Dataset extract:

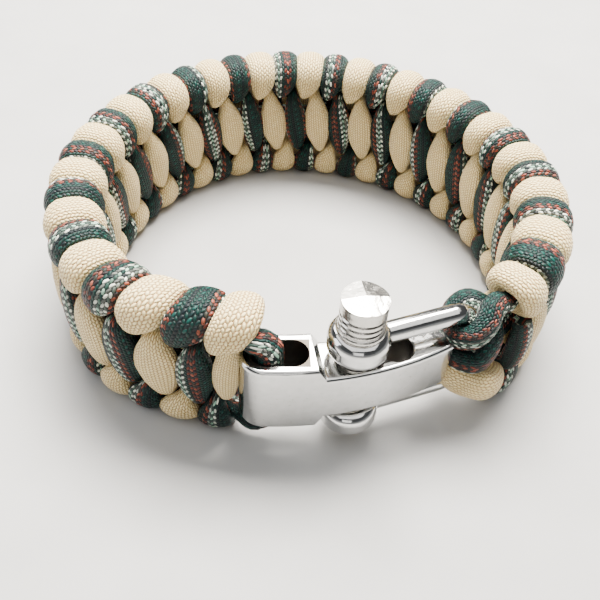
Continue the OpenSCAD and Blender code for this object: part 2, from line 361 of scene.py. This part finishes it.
def strand_at(first, step):
    whole = math.floor(step)
    points = [wrap_step(first, whole + k) for k in (-1, 0, 1, 2)]
    row, out, up, flat = through(*points, step - whole)
    share = min(1, abs(up))
    room = (wrap_place(row + 0.5, share) - wrap_place(row - 0.5, share)) / pitch
    place = Vector((wrap_place(row, share), out * face_out, up * crest_up))
    return place, min(1, max(0, flat)), room


# The cord's section is an oval, a little squarer than a plain one.
def oval(point, side, travel, wide, thick):
    side = (side - side.dot(travel) * travel).normalized()
    across = travel.cross(side)
    ring = []
    for i in range(ring_sides):
        angle = 2 * math.pi * i / ring_sides
        c, s = math.cos(angle), math.sin(angle)
        k = (abs(c) ** roundness + abs(s) ** roundness) ** (-1 / roundness)
        ring.append(point + side * (wide / 2 * k * c) + across * (thick / 2 * k * s))
    return ring


# A tube through the rings. Its map counts stitches along the cord and turns round it.
def lay_cord(name, rings, finish, node, turned=0.0):
    points = [p / metre for ring in rings for p in ring]
    n = ring_sides
    faces = [(j * n + i, j * n + (i + 1) % n, (j + 1) * n + (i + 1) % n, (j + 1) * n + i)
             for j in range(len(rings) - 1) for i in range(n)]
    last = (len(rings) - 1) * n
    faces += [tuple(range(n - 1, -1, -1)), tuple(last + i for i in range(n))]
    mesh = bpy.data.meshes.new(name)
    mesh.from_pydata(points, [], faces)
    middles = [sum(ring, Vector()) / n for ring in rings]
    along = [0.0]
    for a, b in zip(middles, middles[1:]):
        along.append(along[-1] + (b - a).length / stitch_long)
    around = []
    for ring in rings:
        edges = [(ring[(i + 1) % n] - ring[i]).length for i in range(n)]
        whole = sum(edges)
        share = [0.0]
        for edge in edges:
            share.append(share[-1] + edge / whole)
        around.append(share)
    layer = mesh.uv_layers.new(name="Cord")
    for face in mesh.polygons:
        face.use_smooth = len(face.vertices) == 4
        rounds = len(face.vertices) == 4 and {v % n for v in face.vertices} == {0, n - 1}
        for loop in face.loop_indices:
            j, i = divmod(mesh.loops[loop].vertex_index, n)
            layer.data[loop].uv = (along[j], turned + around[j][n if rounds and i == 0 else i])
    piece = bpy.data.objects.new(name, mesh)
    bpy.context.scene.collection.objects.link(piece)
    piece.data.materials.append(finish)
    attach(piece, "root")
    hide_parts(node)


# The first wrap is fuller than the rest, the tucked start is lifted clear of the dark core, and
# the cord spreads where it crosses a face. No two wraps are quite alike.
band_way = Vector((1, 0, 0))
inner_wide = 1.7
inner_thick = 2.7
face_thick = 0.6
touching = 0.4
first_row = 1.02
first_long = 0.2
first_plump = 0.32
first_shift = Vector((0.3, 0, 0.2))
second_row = 2.0
second_long = 0.25
lifted_row = 0.9
lift_long = 0.3
lift_high = 2.4
leaf_high = 6


def uneven(row):
    return 1 + 0.03 * math.sin(row * 7.3) + 0.02 * math.sin(row * 3.1)


def strand_rings(first, start, end, wide, leaf_wide, second_back):
    count = round((end - start) * rings_per_step)
    rings = []
    for k in range(count + 1):
        step = start + (end - start) * k / count
        point, flat, room = strand_at(first, step)
        ahead = strand_at(first, step + travel_step)[0]
        behind = strand_at(first, step - travel_step)[0]
        row = first + step / whole_wrap
        first_crest = math.exp(-((row - first_row) / first_long) ** 2)
        second_crest = math.exp(-((row - second_row) / second_long) ** 2)
        plump = uneven(row) + first_plump * first_crest
        point = point + first_shift * first_crest
        point.x -= second_back * second_crest
        if row < lifted_row:
            point.z += lift_high * min(1, (lifted_row - row) / lift_long)
        leaf = max(0, 1 - abs(point.z) / leaf_high)
        spread = wide * room * plump + touching + leaf_wide * leaf
        ring = oval(point, band_way, (ahead - behind).normalized(),
                    inner_wide + (spread - inner_wide) * flat, inner_thick + face_thick * flat)
        rings.append([bend(p) for p in ring])
    return rings


tan_cord = tan_sheath()
tan_rings = strand_rings(-1, whole_wrap + tucked, whole_wrap * (wraps + 2) - tucked,
                         tan_wide, tan_leaf, 0)
lay_cord("tan_strand", tan_rings, tan_cord, "weave_tan")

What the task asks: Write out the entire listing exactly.

Response to this task:
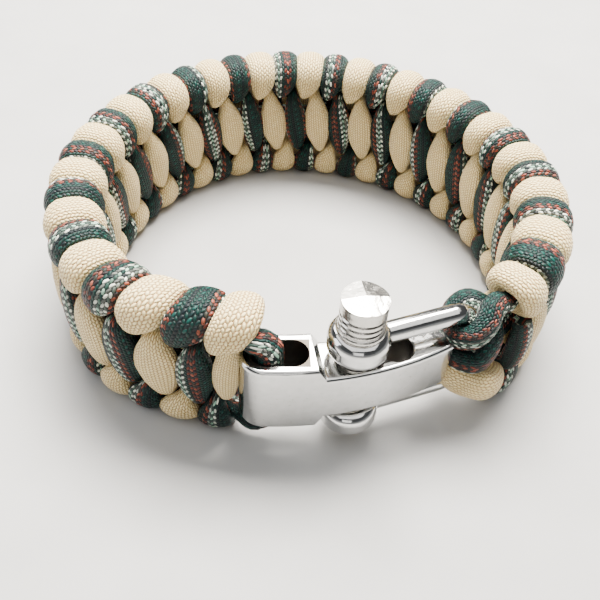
Continue the OpenSCAD and Blender code for this object: part 2, from line 361 of scene.py. This part finishes it.
def strand_at(first, step):
    whole = math.floor(step)
    points = [wrap_step(first, whole + k) for k in (-1, 0, 1, 2)]
    row, out, up, flat = through(*points, step - whole)
    share = min(1, abs(up))
    room = (wrap_place(row + 0.5, share) - wrap_place(row - 0.5, share)) / pitch
    place = Vector((wrap_place(row, share), out * face_out, up * crest_up))
    return place, min(1, max(0, flat)), room


# The cord's section is an oval, a little squarer than a plain one.
def oval(point, side, travel, wide, thick):
    side = (side - side.dot(travel) * travel).normalized()
    across = travel.cross(side)
    ring = []
    for i in range(ring_sides):
        angle = 2 * math.pi * i / ring_sides
        c, s = math.cos(angle), math.sin(angle)
        k = (abs(c) ** roundness + abs(s) ** roundness) ** (-1 / roundness)
        ring.append(point + side * (wide / 2 * k * c) + across * (thick / 2 * k * s))
    return ring


# A tube through the rings. Its map counts stitches along the cord and turns round it.
def lay_cord(name, rings, finish, node, turned=0.0):
    points = [p / metre for ring in rings for p in ring]
    n = ring_sides
    faces = [(j * n + i, j * n + (i + 1) % n, (j + 1) * n + (i + 1) % n, (j + 1) * n + i)
             for j in range(len(rings) - 1) for i in range(n)]
    last = (len(rings) - 1) * n
    faces += [tuple(range(n - 1, -1, -1)), tuple(last + i for i in range(n))]
    mesh = bpy.data.meshes.new(name)
    mesh.from_pydata(points, [], faces)
    middles = [sum(ring, Vector()) / n for ring in rings]
    along = [0.0]
    for a, b in zip(middles, middles[1:]):
        along.append(along[-1] + (b - a).length / stitch_long)
    around = []
    for ring in rings:
        edges = [(ring[(i + 1) % n] - ring[i]).length for i in range(n)]
        whole = sum(edges)
        share = [0.0]
        for edge in edges:
            share.append(share[-1] + edge / whole)
        around.append(share)
    layer = mesh.uv_layers.new(name="Cord")
    for face in mesh.polygons:
        face.use_smooth = len(face.vertices) == 4
        rounds = len(face.vertices) == 4 and {v % n for v in face.vertices} == {0, n - 1}
        for loop in face.loop_indices:
            j, i = divmod(mesh.loops[loop].vertex_index, n)
            layer.data[loop].uv = (along[j], turned + around[j][n if rounds and i == 0 else i])
    piece = bpy.data.objects.new(name, mesh)
    bpy.context.scene.collection.objects.link(piece)
    piece.data.materials.append(finish)
    attach(piece, "root")
    hide_parts(node)


# The first wrap is fuller than the rest, the tucked start is lifted clear of the dark core, and
# the cord spreads where it crosses a face. No two wraps are quite alike.
band_way = Vector((1, 0, 0))
inner_wide = 1.7
inner_thick = 2.7
face_thick = 0.6
touching = 0.4
first_row = 1.02
first_long = 0.2
first_plump = 0.32
first_shift = Vector((0.3, 0, 0.2))
second_row = 2.0
second_long = 0.25
lifted_row = 0.9
lift_long = 0.3
lift_high = 2.4
leaf_high = 6


def uneven(row):
    return 1 + 0.03 * math.sin(row * 7.3) + 0.02 * math.sin(row * 3.1)


def strand_rings(first, start, end, wide, leaf_wide, second_back):
    count = round((end - start) * rings_per_step)
    rings = []
    for k in range(count + 1):
        step = start + (end - start) * k / count
        point, flat, room = strand_at(first, step)
        ahead = strand_at(first, step + travel_step)[0]
        behind = strand_at(first, step - travel_step)[0]
        row = first + step / whole_wrap
        first_crest = math.exp(-((row - first_row) / first_long) ** 2)
        second_crest = math.exp(-((row - second_row) / second_long) ** 2)
        plump = uneven(row) + first_plump * first_crest
        point = point + first_shift * first_crest
        point.x -= second_back * second_crest
        if row < lifted_row:
            point.z += lift_high * min(1, (lifted_row - row) / lift_long)
        leaf = max(0, 1 - abs(point.z) / leaf_high)
        spread = wide * room * plump + touching + leaf_wide * leaf
        ring = oval(point, band_way, (ahead - behind).normalized(),
                    inner_wide + (spread - inner_wide) * flat, inner_thick + face_thick * flat)
        rings.append([bend(p) for p in ring])
    return rings


tan_cord = tan_sheath()
tan_rings = strand_rings(-1, whole_wrap + tucked, whole_wrap * (wraps + 2) - tucked,
                         tan_wide, tan_leaf, 0)
lay_cord("tan_strand", tan_rings, tan_cord, "weave_tan")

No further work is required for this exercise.